- [Task directions]:
Look through the data below. Pick out the lines holding the string "that".

- [Provided information]:
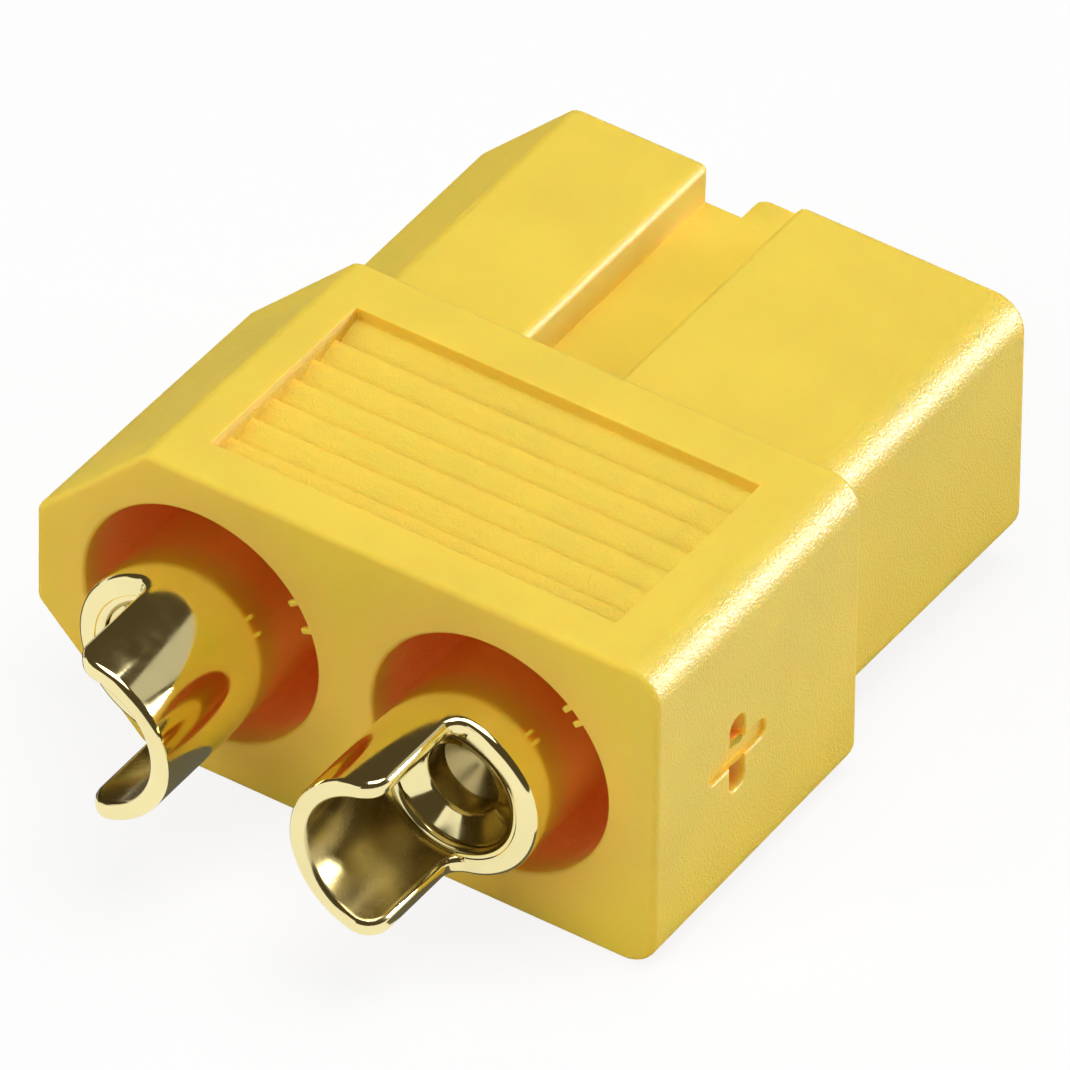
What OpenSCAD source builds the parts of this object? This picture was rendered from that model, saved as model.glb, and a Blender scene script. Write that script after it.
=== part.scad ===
...
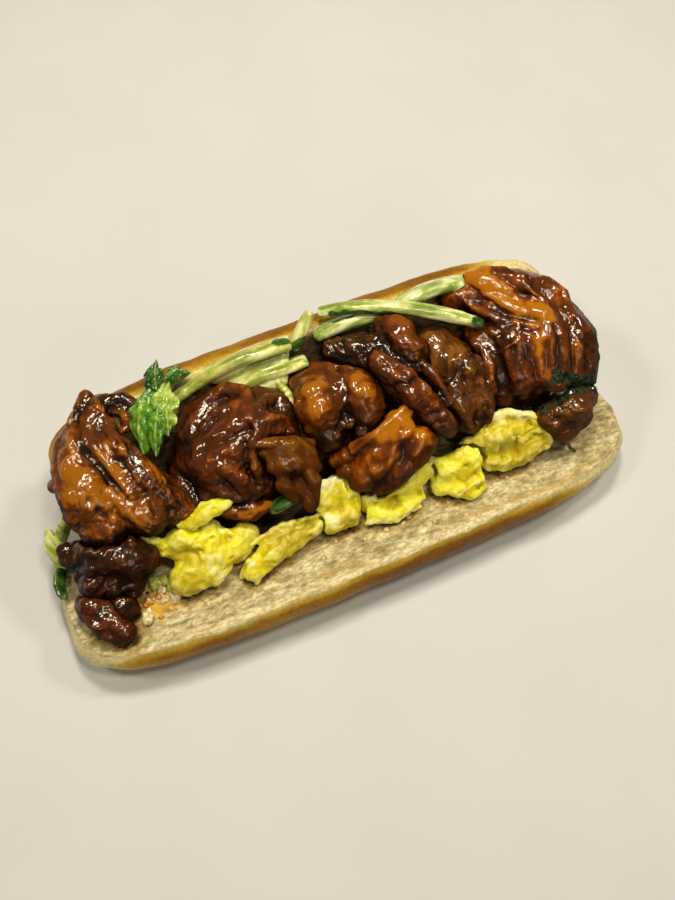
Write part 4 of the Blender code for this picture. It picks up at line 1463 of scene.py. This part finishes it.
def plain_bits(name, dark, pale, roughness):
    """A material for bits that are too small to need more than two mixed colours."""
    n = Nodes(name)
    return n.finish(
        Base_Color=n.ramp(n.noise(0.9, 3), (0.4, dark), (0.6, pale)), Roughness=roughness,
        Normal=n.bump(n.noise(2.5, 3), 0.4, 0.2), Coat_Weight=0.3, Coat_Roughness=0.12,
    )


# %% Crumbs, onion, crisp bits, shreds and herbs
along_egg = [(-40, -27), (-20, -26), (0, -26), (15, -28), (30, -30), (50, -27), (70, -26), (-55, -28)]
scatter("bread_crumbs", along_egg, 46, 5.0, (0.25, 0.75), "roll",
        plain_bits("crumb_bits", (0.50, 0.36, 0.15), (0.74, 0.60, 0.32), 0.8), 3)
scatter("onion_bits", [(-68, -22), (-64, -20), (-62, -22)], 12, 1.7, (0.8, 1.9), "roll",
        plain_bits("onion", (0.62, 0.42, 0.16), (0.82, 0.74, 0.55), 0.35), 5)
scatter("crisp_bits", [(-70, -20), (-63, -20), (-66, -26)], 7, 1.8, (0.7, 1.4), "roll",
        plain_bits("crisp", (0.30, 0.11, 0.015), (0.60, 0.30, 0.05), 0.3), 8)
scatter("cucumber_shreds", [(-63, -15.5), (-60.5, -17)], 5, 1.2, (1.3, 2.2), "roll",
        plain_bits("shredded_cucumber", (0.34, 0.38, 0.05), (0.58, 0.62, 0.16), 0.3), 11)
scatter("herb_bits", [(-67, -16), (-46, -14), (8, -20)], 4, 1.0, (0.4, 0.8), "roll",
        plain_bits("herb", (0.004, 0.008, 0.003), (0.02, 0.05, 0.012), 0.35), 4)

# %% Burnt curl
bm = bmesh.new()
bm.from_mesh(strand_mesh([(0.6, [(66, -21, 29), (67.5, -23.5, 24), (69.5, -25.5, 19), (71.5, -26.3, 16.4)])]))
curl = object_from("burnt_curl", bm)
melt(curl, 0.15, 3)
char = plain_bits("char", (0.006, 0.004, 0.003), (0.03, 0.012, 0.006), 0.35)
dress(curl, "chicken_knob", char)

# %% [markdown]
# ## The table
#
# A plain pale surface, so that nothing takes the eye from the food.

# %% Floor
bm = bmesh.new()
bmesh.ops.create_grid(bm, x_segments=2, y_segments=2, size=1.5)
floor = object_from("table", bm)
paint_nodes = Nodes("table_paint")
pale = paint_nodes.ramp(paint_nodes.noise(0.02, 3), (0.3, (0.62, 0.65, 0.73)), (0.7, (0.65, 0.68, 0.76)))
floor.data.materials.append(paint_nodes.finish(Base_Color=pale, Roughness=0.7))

- [Final result]:
What OpenSCAD source builds the parts of this object? This picture was rendered from that model, saved as model.glb, and a Blender scene script. Write that script after it.
    """A material for bits that are too small to need more than two mixed colours."""
# A plain pale surface, so that nothing takes the eye from the food.